Poison Ivy's evolution across DC's Batman comics
In "World's Finest" #252-253 (written by Gerry Conway and drawn by Jack Abel), it was revealed that Poison Ivy had been imbued with natural immunity to poisons by mystical herbs after an ex-lover tried to kill her. She'd then transformed him into a wood-skinned henchman called Redwood, one of many half-animal, half-plant monsters Ivy has cooked up since.
The modern Ivy first takes root in 1986's "Pavane" (by Neil Gaiman and Mark Buckingham, published in "Secret Origins" #36) which revised her backstory. Pamela Isley was a lonely rich girl who only found companionship by tending plants. In college, she fell for her professor, Dr. Jason Woodrue (future super-villain The Floronic Man), who used her as a test subject for poison immunity. Let down by men throughout her life, she fell for Batman from a distance and became Poison Ivy in order to claim him as hers.
Gaiman tied Ivy to Alan Moore's "Swamp Thing" by revealing she is connected to "The Green," the embodiment of Earth's plant life. Thus, Ivy can bend plants to her telepathic will, and she regards plant as peers because when she talks to her flowers, they talk back.
Poison Ivy (Diane Pershing) was a prominent villain on "Batman: The Animated Series." While I'm partial to the "Body Snatchers"-esque "House and Garden," her most important episode is "Harley and Ivy," which paired her up with Harley Quinn (Arleen Sorkin). Thirty years of stories later, Harley and Ivy have evolved from girlfriends to girlfriends.
It's not just her relationship with Harley that has humanized Ivy; her radical acts to defend nature start to seem more sympathic as humans keep inflicting damage on the natural world. Poison Ivy is even currently starring in her own comic, written by G. Willow Wilson.
Absolute Batman's Poison Ivy is the freakiest yet
Ivy's origins as a femme fatale haven't completely faded. Even as her body blurs the line between plant and person, she rarely loses sexy features like her buxom figure or luscious red hair.

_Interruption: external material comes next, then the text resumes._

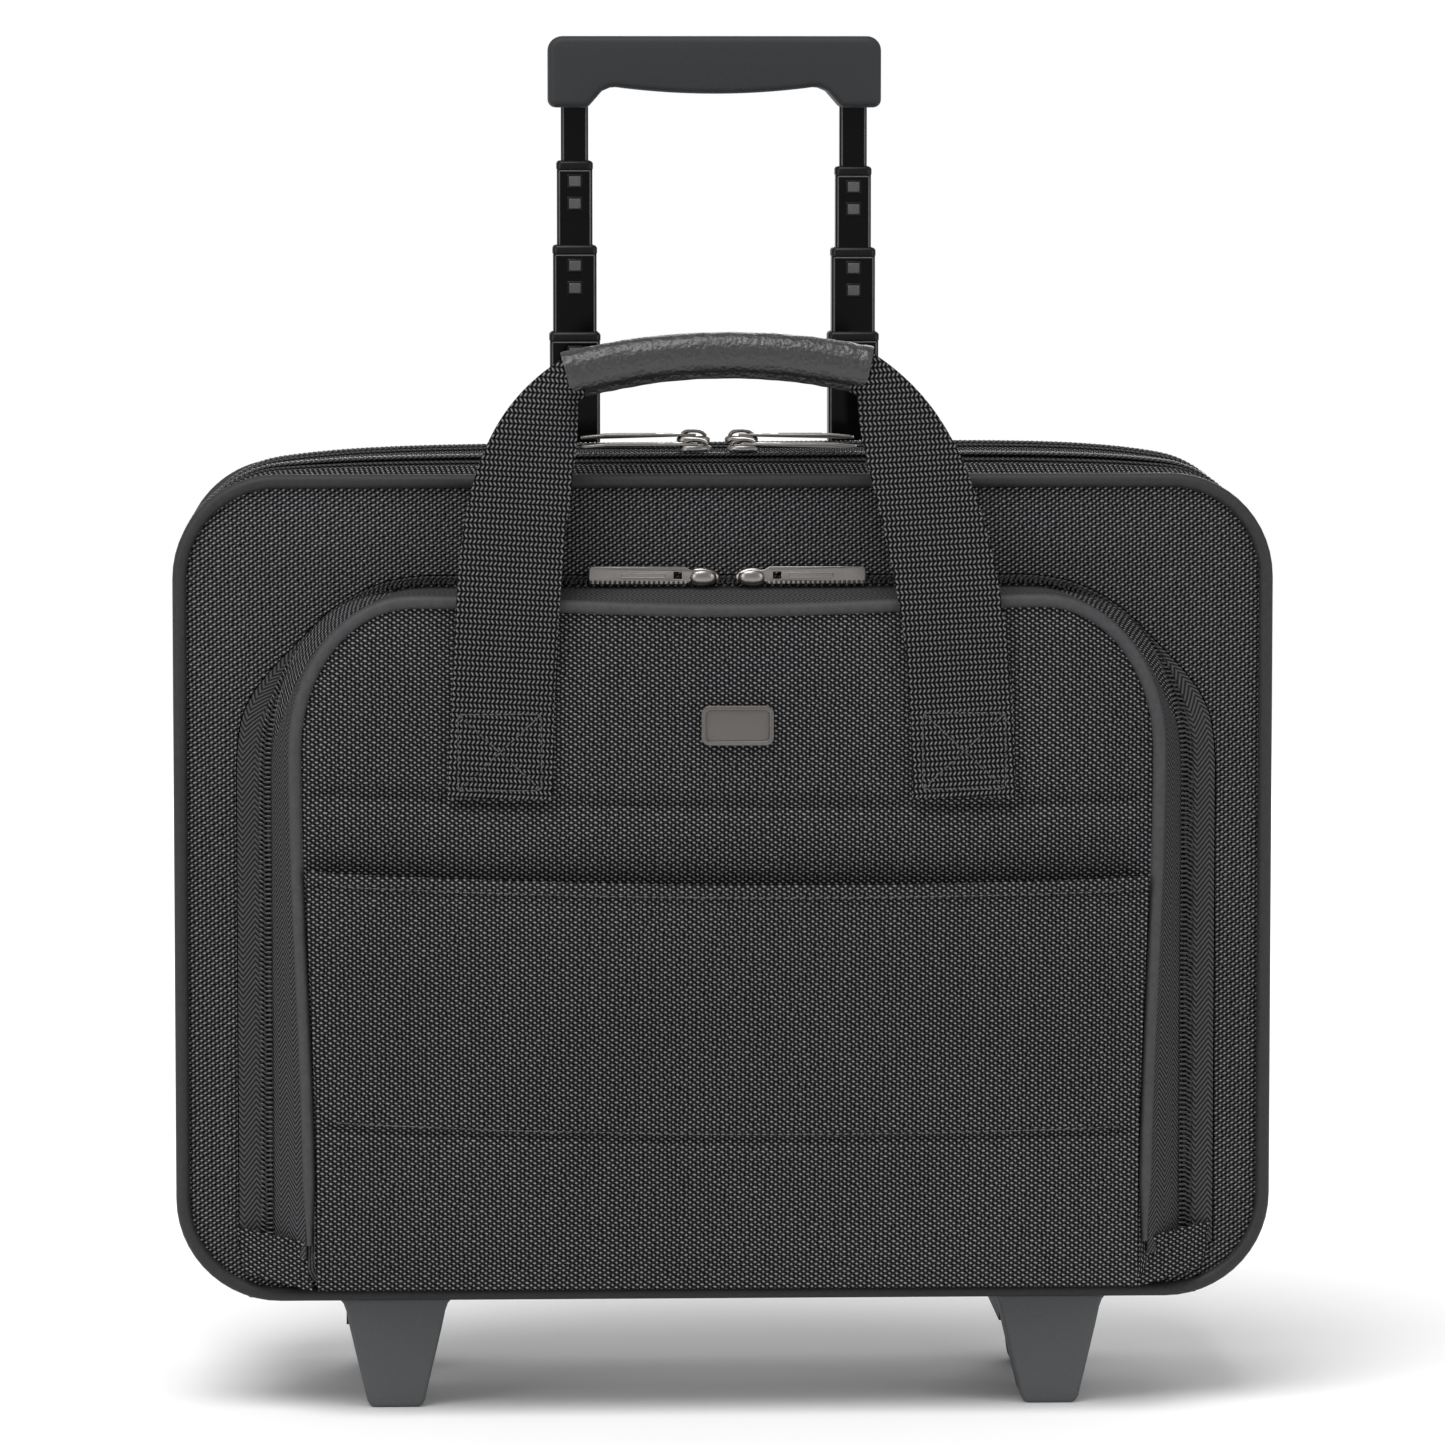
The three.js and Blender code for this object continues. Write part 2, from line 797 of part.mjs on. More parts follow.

At least, not until her most recent reinvention in Scott Snyder's "Absolute Batman," a horror story dressed up as a superhero comic. In "Absolute Batman" #17-18, "The Seventh Kingdom," Snyder and guest artist Eric Canete go straight into body horror with Poison Ivy.
"Absolute" Pamela Isley, working on combining plant and animal DNA to cure her terminally ill mother, died in a lab fire. Her body, reduced to a mutated heart, grew into a new, chimeric form. Biology says life has six kingdoms, but Poison Ivy is the harbinger of a seventh that takes characteristics of all the others. Her primary body, which features not just plant growths but bird-like feathers and wings, is asymmetrical. Half her head is white, the other green, and along the border, a toothy jaw opens. Her name may be "Poison Ivy," but she's got the mouth of a venus flytrap.
Lacking Ivy's traditional sexuality, she tries to "seduce" Bruce by convincing him they both want to tear down the evil men (like Jack "Joker" Grimm) who rule the world. "Be my knight," she says. Ivy's mutations and her creations represent change, mirroring the kind that Batman wants to bring. As he defeats Ivy by targeting her still-human heart, Bruce concludes he might need to bury his own to be the hero Gotham needs.
"Absolute Batman" is miles apart from Adam West's "Batman," but that show's influence remains so great that it even manifests in invisible ways. There wouldn't be a Poison Ivy to reinvent without it.